#### Data shown
——
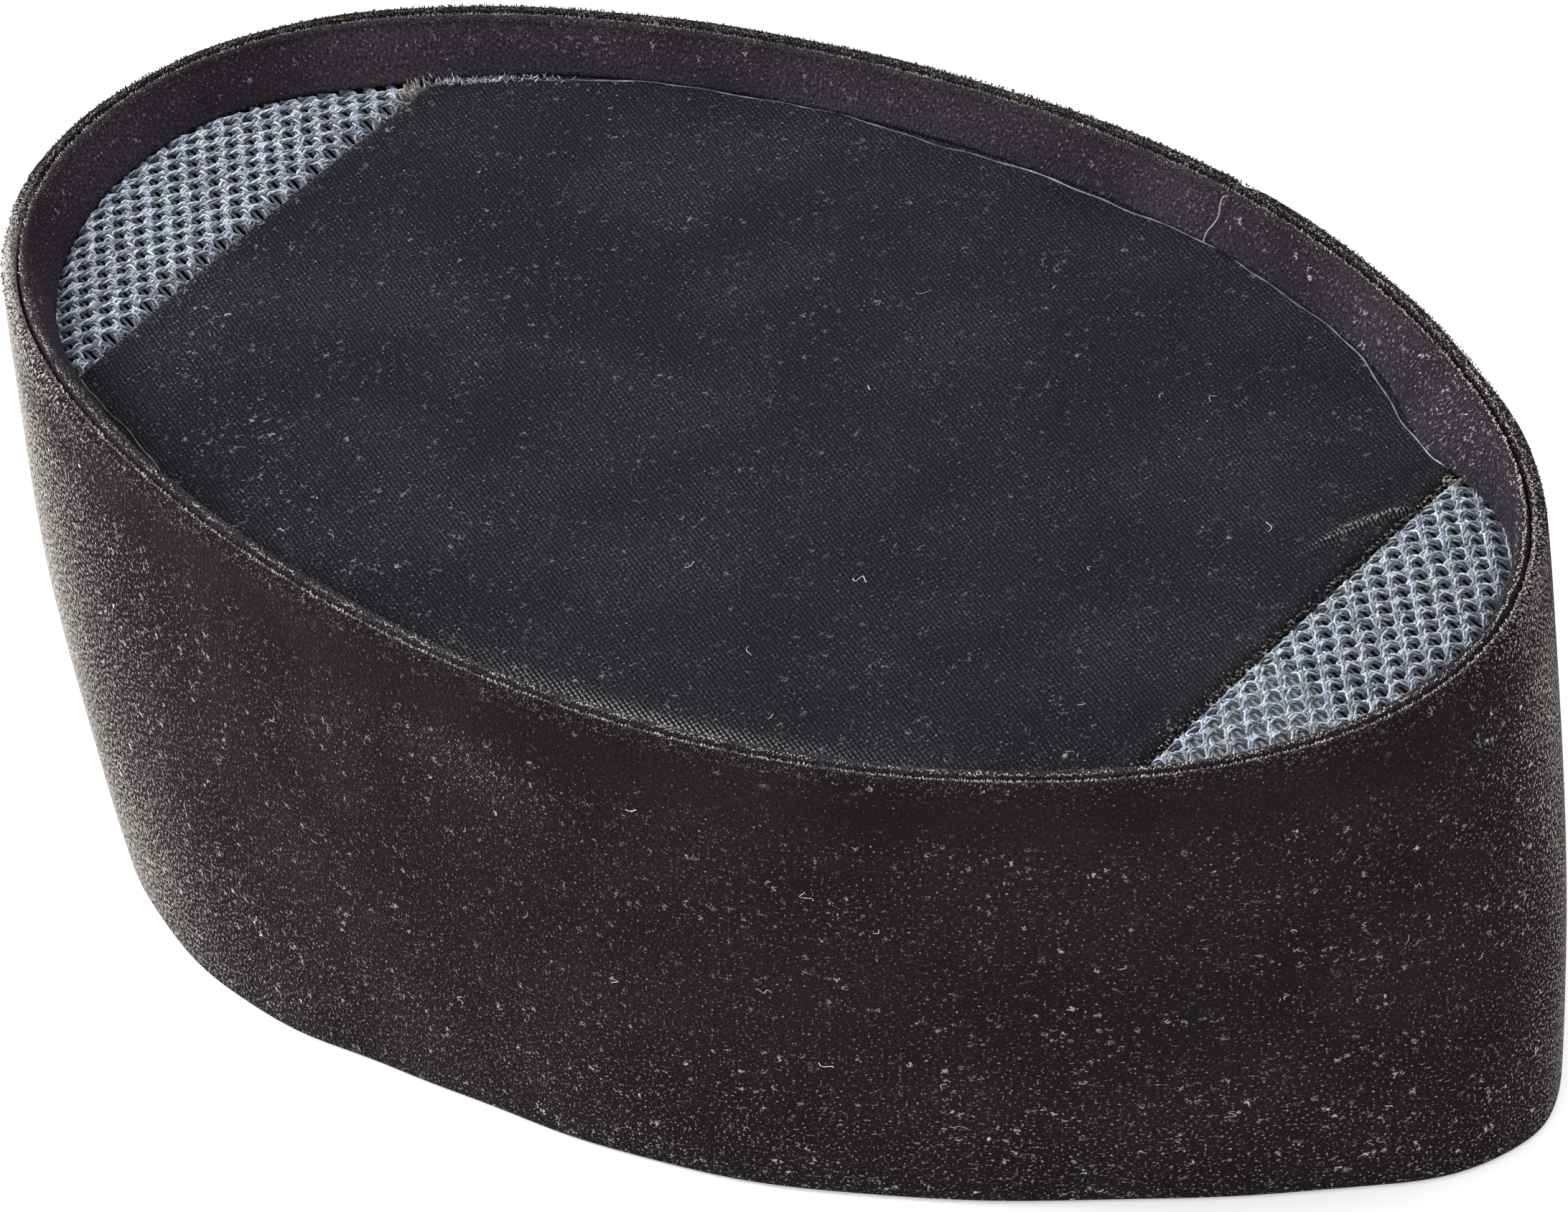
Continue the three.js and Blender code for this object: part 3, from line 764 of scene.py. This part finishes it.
——
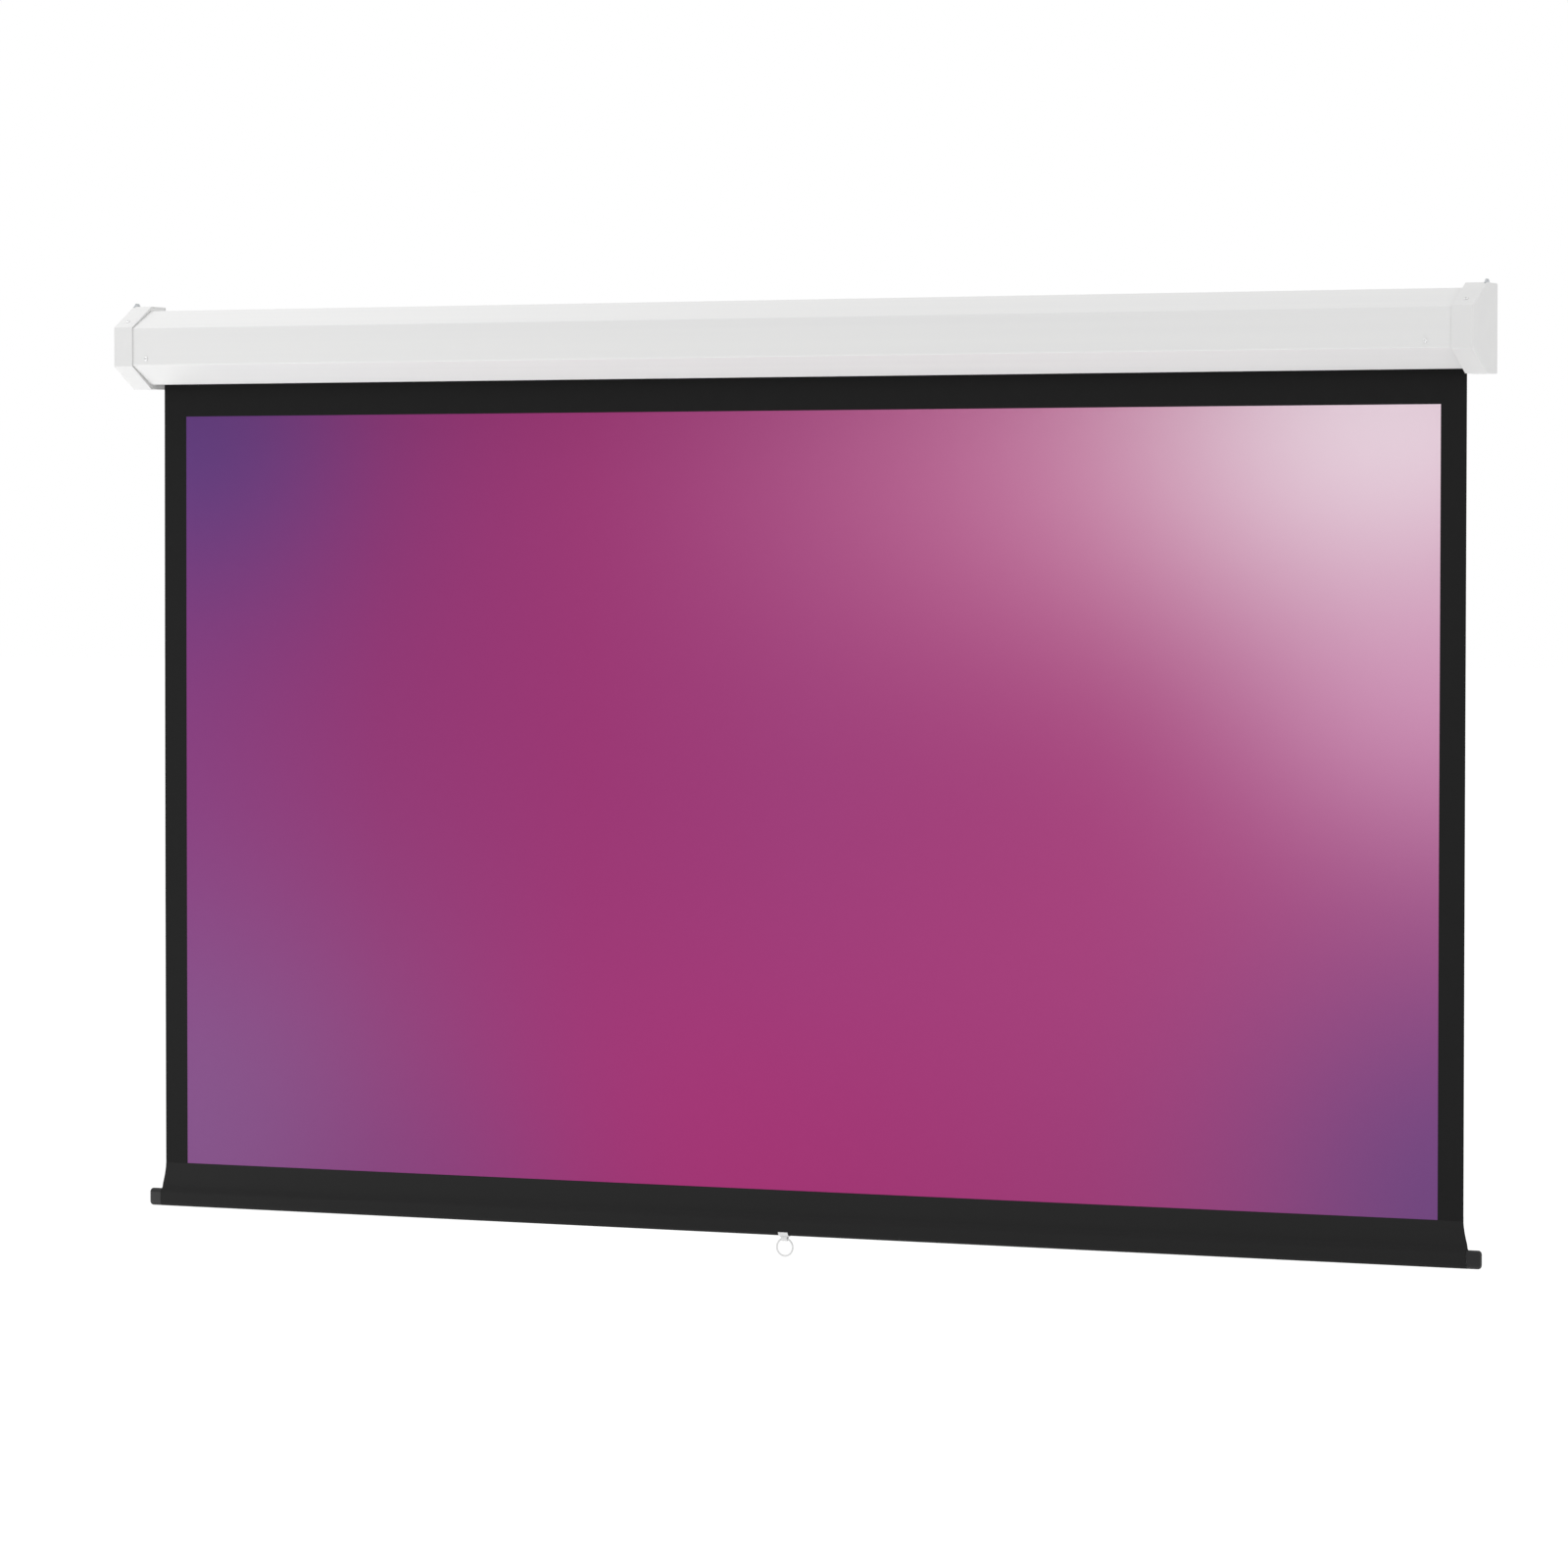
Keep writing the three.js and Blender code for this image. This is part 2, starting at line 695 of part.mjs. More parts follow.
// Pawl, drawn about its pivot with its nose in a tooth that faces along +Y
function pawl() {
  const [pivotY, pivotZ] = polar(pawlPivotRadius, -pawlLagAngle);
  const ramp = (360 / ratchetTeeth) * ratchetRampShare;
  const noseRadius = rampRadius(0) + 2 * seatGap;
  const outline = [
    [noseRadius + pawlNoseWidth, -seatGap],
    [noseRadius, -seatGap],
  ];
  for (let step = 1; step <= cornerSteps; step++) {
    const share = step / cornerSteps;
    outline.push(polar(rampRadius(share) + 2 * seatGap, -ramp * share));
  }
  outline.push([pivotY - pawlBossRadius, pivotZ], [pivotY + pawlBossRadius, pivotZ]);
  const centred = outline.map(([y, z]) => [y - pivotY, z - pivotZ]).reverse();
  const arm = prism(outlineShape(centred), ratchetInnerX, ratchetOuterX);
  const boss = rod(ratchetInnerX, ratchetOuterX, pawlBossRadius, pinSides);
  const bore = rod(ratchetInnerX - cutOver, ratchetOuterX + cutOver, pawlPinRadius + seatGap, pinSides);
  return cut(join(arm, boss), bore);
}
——
#### What the task asks
A number is the only answer here: how many lines of the material above contain "code"?

#### Solution for this task
2